#### WHAT IS ASKED
Your task is to copy the material exactly.

╭─ DATA BLOCK

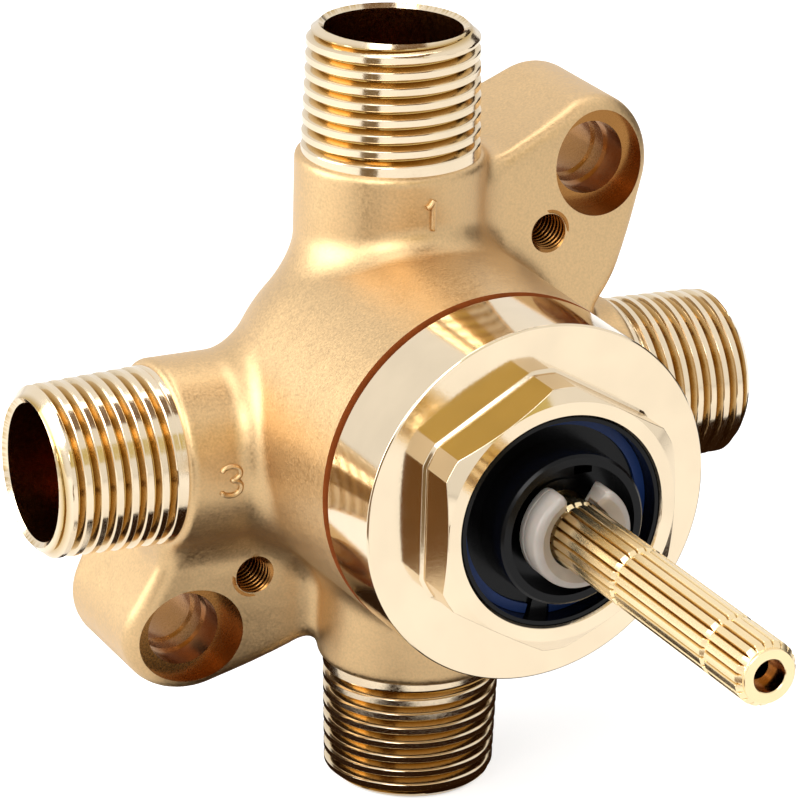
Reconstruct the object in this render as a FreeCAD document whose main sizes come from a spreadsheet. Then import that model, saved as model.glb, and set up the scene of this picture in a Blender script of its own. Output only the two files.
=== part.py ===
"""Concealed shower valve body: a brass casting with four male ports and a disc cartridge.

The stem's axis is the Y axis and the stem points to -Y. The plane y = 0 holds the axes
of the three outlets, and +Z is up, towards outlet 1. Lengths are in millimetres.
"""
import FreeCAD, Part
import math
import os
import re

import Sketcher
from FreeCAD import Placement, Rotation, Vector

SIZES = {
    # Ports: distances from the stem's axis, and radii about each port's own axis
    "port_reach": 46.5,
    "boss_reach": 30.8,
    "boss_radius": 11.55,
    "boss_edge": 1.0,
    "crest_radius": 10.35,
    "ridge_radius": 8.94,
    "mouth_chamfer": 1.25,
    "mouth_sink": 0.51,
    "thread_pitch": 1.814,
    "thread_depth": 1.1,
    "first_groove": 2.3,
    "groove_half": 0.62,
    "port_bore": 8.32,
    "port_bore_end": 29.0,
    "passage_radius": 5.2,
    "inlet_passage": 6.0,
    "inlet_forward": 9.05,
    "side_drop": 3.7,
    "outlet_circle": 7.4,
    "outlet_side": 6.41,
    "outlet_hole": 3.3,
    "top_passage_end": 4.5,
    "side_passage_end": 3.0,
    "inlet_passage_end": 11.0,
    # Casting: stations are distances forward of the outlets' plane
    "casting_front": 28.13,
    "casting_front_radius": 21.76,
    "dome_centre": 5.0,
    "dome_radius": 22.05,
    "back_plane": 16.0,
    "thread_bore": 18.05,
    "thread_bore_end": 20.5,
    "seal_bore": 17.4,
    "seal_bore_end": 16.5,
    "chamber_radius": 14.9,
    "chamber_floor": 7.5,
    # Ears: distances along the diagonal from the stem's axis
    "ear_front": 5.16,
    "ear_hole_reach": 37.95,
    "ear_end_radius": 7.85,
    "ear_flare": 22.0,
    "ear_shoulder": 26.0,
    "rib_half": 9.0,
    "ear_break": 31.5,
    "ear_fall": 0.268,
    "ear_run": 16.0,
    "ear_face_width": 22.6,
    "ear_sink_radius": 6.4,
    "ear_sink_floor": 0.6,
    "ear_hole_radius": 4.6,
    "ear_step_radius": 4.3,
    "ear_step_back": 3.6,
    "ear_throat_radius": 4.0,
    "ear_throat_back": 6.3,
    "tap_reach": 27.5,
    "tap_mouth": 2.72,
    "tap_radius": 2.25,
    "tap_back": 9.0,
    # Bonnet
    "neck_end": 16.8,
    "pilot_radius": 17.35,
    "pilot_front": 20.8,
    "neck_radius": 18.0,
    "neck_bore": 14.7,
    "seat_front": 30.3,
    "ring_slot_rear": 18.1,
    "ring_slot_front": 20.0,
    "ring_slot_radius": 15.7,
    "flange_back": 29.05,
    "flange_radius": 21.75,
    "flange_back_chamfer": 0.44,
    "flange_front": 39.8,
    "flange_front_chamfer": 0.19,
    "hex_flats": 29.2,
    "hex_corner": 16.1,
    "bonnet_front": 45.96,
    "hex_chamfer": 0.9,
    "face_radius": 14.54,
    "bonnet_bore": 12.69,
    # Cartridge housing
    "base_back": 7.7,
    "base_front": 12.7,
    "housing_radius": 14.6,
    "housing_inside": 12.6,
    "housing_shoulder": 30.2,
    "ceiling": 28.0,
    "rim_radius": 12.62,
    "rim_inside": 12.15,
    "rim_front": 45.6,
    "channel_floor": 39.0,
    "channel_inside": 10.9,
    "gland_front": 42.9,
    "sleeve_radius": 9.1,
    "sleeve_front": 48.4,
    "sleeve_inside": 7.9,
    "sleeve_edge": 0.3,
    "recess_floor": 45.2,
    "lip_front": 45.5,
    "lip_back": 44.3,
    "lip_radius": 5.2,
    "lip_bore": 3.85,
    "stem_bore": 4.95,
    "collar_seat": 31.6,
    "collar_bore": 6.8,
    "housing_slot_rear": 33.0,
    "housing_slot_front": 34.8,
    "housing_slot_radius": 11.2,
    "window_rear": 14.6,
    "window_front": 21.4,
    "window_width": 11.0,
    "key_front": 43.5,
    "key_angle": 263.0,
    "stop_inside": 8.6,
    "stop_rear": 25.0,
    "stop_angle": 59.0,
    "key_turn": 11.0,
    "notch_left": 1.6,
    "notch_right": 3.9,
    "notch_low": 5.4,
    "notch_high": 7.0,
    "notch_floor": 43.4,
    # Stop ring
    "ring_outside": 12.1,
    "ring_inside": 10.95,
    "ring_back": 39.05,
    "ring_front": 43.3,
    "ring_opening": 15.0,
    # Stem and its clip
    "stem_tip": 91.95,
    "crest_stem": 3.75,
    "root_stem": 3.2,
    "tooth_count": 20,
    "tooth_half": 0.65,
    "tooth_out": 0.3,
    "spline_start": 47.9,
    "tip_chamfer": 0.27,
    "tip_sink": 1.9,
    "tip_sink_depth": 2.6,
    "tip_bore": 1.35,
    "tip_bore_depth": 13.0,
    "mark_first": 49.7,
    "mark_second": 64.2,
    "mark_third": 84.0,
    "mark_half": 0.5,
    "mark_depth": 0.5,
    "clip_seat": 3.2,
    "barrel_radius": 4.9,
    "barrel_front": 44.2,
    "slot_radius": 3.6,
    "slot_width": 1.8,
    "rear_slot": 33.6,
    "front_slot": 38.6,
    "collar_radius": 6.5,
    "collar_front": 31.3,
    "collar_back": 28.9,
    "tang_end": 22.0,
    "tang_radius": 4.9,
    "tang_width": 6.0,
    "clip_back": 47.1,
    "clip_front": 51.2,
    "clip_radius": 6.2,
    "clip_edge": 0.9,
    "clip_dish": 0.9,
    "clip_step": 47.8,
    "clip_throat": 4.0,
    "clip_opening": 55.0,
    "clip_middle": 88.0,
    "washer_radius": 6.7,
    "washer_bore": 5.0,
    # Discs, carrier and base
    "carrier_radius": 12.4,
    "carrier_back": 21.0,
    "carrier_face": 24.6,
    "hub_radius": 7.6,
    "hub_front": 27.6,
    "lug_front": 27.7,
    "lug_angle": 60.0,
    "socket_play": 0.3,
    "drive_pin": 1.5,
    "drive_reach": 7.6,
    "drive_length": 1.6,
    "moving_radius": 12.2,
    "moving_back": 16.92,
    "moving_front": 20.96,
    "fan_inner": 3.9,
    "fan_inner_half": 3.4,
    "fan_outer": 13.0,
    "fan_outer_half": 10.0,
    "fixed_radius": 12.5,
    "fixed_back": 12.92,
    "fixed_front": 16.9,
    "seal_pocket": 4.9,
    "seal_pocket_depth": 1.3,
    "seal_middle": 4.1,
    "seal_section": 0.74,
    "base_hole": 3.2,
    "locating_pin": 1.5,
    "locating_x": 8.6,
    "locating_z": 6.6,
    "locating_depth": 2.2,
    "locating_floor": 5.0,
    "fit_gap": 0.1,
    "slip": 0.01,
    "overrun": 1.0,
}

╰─

#### ANSWER BELOW
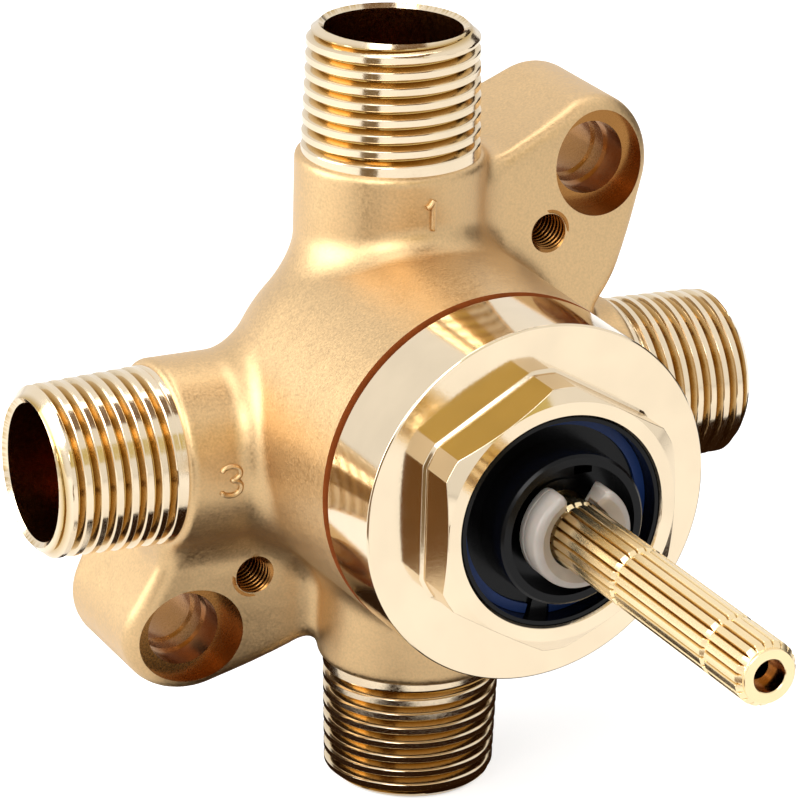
Reconstruct the object in this render as a FreeCAD document whose main sizes come from a spreadsheet. Then import that model, saved as model.glb, and set up the scene of this picture in a Blender script of its own. Output only the two files.
=== part.py ===
"""Concealed shower valve body: a brass casting with four male ports and a disc cartridge.

The stem's axis is the Y axis and the stem points to -Y. The plane y = 0 holds the axes
of the three outlets, and +Z is up, towards outlet 1. Lengths are in millimetres.
"""
import FreeCAD, Part
import math
import os
import re

import Sketcher
from FreeCAD import Placement, Rotation, Vector

SIZES = {
    # Ports: distances from the stem's axis, and radii about each port's own axis
    "port_reach": 46.5,
    "boss_reach": 30.8,
    "boss_radius": 11.55,
    "boss_edge": 1.0,
    "crest_radius": 10.35,
    "ridge_radius": 8.94,
    "mouth_chamfer": 1.25,
    "mouth_sink": 0.51,
    "thread_pitch": 1.814,
    "thread_depth": 1.1,
    "first_groove": 2.3,
    "groove_half": 0.62,
    "port_bore": 8.32,
    "port_bore_end": 29.0,
    "passage_radius": 5.2,
    "inlet_passage": 6.0,
    "inlet_forward": 9.05,
    "side_drop": 3.7,
    "outlet_circle": 7.4,
    "outlet_side": 6.41,
    "outlet_hole": 3.3,
    "top_passage_end": 4.5,
    "side_passage_end": 3.0,
    "inlet_passage_end": 11.0,
    # Casting: stations are distances forward of the outlets' plane
    "casting_front": 28.13,
    "casting_front_radius": 21.76,
    "dome_centre": 5.0,
    "dome_radius": 22.05,
    "back_plane": 16.0,
    "thread_bore": 18.05,
    "thread_bore_end": 20.5,
    "seal_bore": 17.4,
    "seal_bore_end": 16.5,
    "chamber_radius": 14.9,
    "chamber_floor": 7.5,
    # Ears: distances along the diagonal from the stem's axis
    "ear_front": 5.16,
    "ear_hole_reach": 37.95,
    "ear_end_radius": 7.85,
    "ear_flare": 22.0,
    "ear_shoulder": 26.0,
    "rib_half": 9.0,
    "ear_break": 31.5,
    "ear_fall": 0.268,
    "ear_run": 16.0,
    "ear_face_width": 22.6,
    "ear_sink_radius": 6.4,
    "ear_sink_floor": 0.6,
    "ear_hole_radius": 4.6,
    "ear_step_radius": 4.3,
    "ear_step_back": 3.6,
    "ear_throat_radius": 4.0,
    "ear_throat_back": 6.3,
    "tap_reach": 27.5,
    "tap_mouth": 2.72,
    "tap_radius": 2.25,
    "tap_back": 9.0,
    # Bonnet
    "neck_end": 16.8,
    "pilot_radius": 17.35,
    "pilot_front": 20.8,
    "neck_radius": 18.0,
    "neck_bore": 14.7,
    "seat_front": 30.3,
    "ring_slot_rear": 18.1,
    "ring_slot_front": 20.0,
    "ring_slot_radius": 15.7,
    "flange_back": 29.05,
    "flange_radius": 21.75,
    "flange_back_chamfer": 0.44,
    "flange_front": 39.8,
    "flange_front_chamfer": 0.19,
    "hex_flats": 29.2,
    "hex_corner": 16.1,
    "bonnet_front": 45.96,
    "hex_chamfer": 0.9,
    "face_radius": 14.54,
    "bonnet_bore": 12.69,
    # Cartridge housing
    "base_back": 7.7,
    "base_front": 12.7,
    "housing_radius": 14.6,
    "housing_inside": 12.6,
    "housing_shoulder": 30.2,
    "ceiling": 28.0,
    "rim_radius": 12.62,
    "rim_inside": 12.15,
    "rim_front": 45.6,
    "channel_floor": 39.0,
    "channel_inside": 10.9,
    "gland_front": 42.9,
    "sleeve_radius": 9.1,
    "sleeve_front": 48.4,
    "sleeve_inside": 7.9,
    "sleeve_edge": 0.3,
    "recess_floor": 45.2,
    "lip_front": 45.5,
    "lip_back": 44.3,
    "lip_radius": 5.2,
    "lip_bore": 3.85,
    "stem_bore": 4.95,
    "collar_seat": 31.6,
    "collar_bore": 6.8,
    "housing_slot_rear": 33.0,
    "housing_slot_front": 34.8,
    "housing_slot_radius": 11.2,
    "window_rear": 14.6,
    "window_front": 21.4,
    "window_width": 11.0,
    "key_front": 43.5,
    "key_angle": 263.0,
    "stop_inside": 8.6,
    "stop_rear": 25.0,
    "stop_angle": 59.0,
    "key_turn": 11.0,
    "notch_left": 1.6,
    "notch_right": 3.9,
    "notch_low": 5.4,
    "notch_high": 7.0,
    "notch_floor": 43.4,
    # Stop ring
    "ring_outside": 12.1,
    "ring_inside": 10.95,
    "ring_back": 39.05,
    "ring_front": 43.3,
    "ring_opening": 15.0,
    # Stem and its clip
    "stem_tip": 91.95,
    "crest_stem": 3.75,
    "root_stem": 3.2,
    "tooth_count": 20,
    "tooth_half": 0.65,
    "tooth_out": 0.3,
    "spline_start": 47.9,
    "tip_chamfer": 0.27,
    "tip_sink": 1.9,
    "tip_sink_depth": 2.6,
    "tip_bore": 1.35,
    "tip_bore_depth": 13.0,
    "mark_first": 49.7,
    "mark_second": 64.2,
    "mark_third": 84.0,
    "mark_half": 0.5,
    "mark_depth": 0.5,
    "clip_seat": 3.2,
    "barrel_radius": 4.9,
    "barrel_front": 44.2,
    "slot_radius": 3.6,
    "slot_width": 1.8,
    "rear_slot": 33.6,
    "front_slot": 38.6,
    "collar_radius": 6.5,
    "collar_front": 31.3,
    "collar_back": 28.9,
    "tang_end": 22.0,
    "tang_radius": 4.9,
    "tang_width": 6.0,
    "clip_back": 47.1,
    "clip_front": 51.2,
    "clip_radius": 6.2,
    "clip_edge": 0.9,
    "clip_dish": 0.9,
    "clip_step": 47.8,
    "clip_throat": 4.0,
    "clip_opening": 55.0,
    "clip_middle": 88.0,
    "washer_radius": 6.7,
    "washer_bore": 5.0,
    # Discs, carrier and base
    "carrier_radius": 12.4,
    "carrier_back": 21.0,
    "carrier_face": 24.6,
    "hub_radius": 7.6,
    "hub_front": 27.6,
    "lug_front": 27.7,
    "lug_angle": 60.0,
    "socket_play": 0.3,
    "drive_pin": 1.5,
    "drive_reach": 7.6,
    "drive_length": 1.6,
    "moving_radius": 12.2,
    "moving_back": 16.92,
    "moving_front": 20.96,
    "fan_inner": 3.9,
    "fan_inner_half": 3.4,
    "fan_outer": 13.0,
    "fan_outer_half": 10.0,
    "fixed_radius": 12.5,
    "fixed_back": 12.92,
    "fixed_front": 16.9,
    "seal_pocket": 4.9,
    "seal_pocket_depth": 1.3,
    "seal_middle": 4.1,
    "seal_section": 0.74,
    "base_hole": 3.2,
    "locating_pin": 1.5,
    "locating_x": 8.6,
    "locating_z": 6.6,
    "locating_depth": 2.2,
    "locating_floor": 5.0,
    "fit_gap": 0.1,
    "slip": 0.01,
    "overrun": 1.0,
}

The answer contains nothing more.